Development of a high resolution 3D printing technology for advanced biomaterials | 14 April 2021
Paul Dalton is an Associate Professor at the Phil and Penny Knight Campus at the University of Oregon, USA, and has over 25 years’ of interdisciplinary experience with biomedical materials, including polymer processing, experimental surgery, nanotechnology and hydrogels. This interdisciplinary background has been achieved at numerous institutions, including Lions Eye Institute (Australia), University of Toronto (Canada), RWTH Aachen (Germany), University of Southampton (UK), Shanghai Jiao Tong University (China) and University of Würzburg (Germany).
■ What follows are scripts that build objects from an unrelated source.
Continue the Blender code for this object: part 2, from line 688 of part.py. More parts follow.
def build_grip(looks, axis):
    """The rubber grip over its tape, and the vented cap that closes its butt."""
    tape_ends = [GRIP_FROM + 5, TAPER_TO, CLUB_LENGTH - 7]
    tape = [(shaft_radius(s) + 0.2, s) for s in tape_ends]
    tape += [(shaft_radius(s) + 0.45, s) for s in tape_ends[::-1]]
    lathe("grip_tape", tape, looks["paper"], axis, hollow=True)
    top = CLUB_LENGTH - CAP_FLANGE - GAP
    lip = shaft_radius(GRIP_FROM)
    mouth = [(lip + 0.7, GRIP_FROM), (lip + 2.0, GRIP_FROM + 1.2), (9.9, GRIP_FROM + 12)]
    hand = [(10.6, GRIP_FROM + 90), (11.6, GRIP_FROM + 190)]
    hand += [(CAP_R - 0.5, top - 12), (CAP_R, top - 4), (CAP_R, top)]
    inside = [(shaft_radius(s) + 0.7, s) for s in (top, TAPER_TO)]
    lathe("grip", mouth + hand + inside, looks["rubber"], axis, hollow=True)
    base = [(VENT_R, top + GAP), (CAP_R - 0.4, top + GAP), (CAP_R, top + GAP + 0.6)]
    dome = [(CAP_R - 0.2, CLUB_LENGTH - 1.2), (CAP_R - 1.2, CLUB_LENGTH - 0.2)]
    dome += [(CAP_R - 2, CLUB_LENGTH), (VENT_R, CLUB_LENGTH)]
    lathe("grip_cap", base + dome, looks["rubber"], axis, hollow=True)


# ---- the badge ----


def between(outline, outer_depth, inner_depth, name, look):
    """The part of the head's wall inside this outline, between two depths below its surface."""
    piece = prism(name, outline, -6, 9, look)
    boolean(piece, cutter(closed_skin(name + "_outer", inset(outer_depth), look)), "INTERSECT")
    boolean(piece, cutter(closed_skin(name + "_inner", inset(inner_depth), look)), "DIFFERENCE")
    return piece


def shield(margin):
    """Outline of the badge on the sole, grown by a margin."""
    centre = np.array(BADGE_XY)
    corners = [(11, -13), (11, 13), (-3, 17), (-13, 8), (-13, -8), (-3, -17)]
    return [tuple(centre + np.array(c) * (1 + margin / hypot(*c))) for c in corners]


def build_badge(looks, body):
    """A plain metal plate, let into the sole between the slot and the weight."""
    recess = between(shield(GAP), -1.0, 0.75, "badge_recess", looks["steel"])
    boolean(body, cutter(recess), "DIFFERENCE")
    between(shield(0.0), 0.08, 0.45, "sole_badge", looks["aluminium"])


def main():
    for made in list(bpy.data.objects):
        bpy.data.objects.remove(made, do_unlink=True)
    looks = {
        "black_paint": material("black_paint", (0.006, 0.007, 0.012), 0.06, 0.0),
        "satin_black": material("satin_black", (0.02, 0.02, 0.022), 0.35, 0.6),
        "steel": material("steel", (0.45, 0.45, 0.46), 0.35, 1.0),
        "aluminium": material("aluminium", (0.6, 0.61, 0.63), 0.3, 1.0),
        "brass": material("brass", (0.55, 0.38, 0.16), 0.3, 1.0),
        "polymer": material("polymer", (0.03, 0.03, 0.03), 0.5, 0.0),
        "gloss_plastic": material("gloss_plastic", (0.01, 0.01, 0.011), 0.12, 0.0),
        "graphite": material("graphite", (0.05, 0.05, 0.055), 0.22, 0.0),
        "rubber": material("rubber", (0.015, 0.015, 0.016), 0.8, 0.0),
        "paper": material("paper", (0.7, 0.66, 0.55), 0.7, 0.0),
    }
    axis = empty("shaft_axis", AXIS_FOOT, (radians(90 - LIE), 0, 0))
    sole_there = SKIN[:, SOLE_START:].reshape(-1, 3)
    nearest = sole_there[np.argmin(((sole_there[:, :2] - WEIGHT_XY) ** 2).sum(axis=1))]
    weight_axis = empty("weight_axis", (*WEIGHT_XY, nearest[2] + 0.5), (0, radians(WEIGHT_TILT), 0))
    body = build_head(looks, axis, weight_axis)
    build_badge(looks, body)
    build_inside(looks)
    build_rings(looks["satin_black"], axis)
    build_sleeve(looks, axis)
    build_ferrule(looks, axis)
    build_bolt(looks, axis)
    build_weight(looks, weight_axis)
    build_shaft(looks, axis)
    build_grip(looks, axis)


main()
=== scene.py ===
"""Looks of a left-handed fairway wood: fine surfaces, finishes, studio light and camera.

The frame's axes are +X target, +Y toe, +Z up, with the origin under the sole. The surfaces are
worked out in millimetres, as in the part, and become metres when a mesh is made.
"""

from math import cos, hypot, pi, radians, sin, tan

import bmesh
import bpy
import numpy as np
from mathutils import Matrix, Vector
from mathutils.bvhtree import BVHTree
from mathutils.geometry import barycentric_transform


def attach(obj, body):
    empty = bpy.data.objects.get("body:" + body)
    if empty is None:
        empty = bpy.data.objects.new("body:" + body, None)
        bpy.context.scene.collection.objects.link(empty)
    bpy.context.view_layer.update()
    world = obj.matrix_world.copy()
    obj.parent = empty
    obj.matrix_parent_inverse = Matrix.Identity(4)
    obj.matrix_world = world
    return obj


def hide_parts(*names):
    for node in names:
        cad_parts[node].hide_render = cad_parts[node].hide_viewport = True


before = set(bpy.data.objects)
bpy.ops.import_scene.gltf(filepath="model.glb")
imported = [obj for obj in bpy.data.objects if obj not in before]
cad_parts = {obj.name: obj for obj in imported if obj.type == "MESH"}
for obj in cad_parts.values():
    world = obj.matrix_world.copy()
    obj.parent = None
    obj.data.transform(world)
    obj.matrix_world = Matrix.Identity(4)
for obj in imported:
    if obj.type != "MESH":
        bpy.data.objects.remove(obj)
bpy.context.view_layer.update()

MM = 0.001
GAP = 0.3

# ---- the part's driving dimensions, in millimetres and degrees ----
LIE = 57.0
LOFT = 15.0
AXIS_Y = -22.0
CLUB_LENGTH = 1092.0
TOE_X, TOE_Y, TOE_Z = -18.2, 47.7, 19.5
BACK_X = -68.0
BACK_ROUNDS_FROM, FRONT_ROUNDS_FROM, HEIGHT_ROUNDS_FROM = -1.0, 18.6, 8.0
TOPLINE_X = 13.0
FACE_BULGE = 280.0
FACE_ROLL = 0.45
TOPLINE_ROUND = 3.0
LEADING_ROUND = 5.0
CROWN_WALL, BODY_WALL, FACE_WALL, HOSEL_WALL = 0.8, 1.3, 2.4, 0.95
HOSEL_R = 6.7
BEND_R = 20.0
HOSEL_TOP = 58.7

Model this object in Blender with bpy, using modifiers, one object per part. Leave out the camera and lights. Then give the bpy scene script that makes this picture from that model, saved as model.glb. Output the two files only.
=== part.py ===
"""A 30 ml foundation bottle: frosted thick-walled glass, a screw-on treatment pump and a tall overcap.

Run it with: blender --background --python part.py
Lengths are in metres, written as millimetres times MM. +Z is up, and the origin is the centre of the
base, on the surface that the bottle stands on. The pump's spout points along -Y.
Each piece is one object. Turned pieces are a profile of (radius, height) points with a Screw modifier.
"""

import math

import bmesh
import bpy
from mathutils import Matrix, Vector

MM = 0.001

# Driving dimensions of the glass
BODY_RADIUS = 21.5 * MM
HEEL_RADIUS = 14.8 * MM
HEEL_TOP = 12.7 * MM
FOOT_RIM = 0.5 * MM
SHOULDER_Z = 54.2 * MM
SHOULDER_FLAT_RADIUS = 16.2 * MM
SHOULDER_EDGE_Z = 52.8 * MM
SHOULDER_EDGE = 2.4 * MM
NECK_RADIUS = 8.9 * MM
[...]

He commenced work on melt electrospinning in 2003, and developed this into a direct-writing technology at QUT from 2009, with particularly utility for the manufacture of biomedical materials
Research translation and commercialisation in the post COVID world | 8th April 2021
Associate Professor Tam Nguyen has over 20 years of working in the healthcare, health and medical research and research management sector including tertiary teaching hospitals, medical research institutes and universities across Australia.
As the deputy director of research at St Vincent’s Hospital Melbourne, Tam is responsible for research strategy, research development and innovation. He leads a dynamic team dedicated to providing strategic and innovative solutions to facilitate health and medical research. Tam serves as non-executive director on various NFP, healthcare and aged care boards providing his broad range expertise including strategy, governance, and sector specific in health and medical research.
He also advises numerous medtech and health tech start-ups on their overall strategies, clinical trials strategies, project management and execution.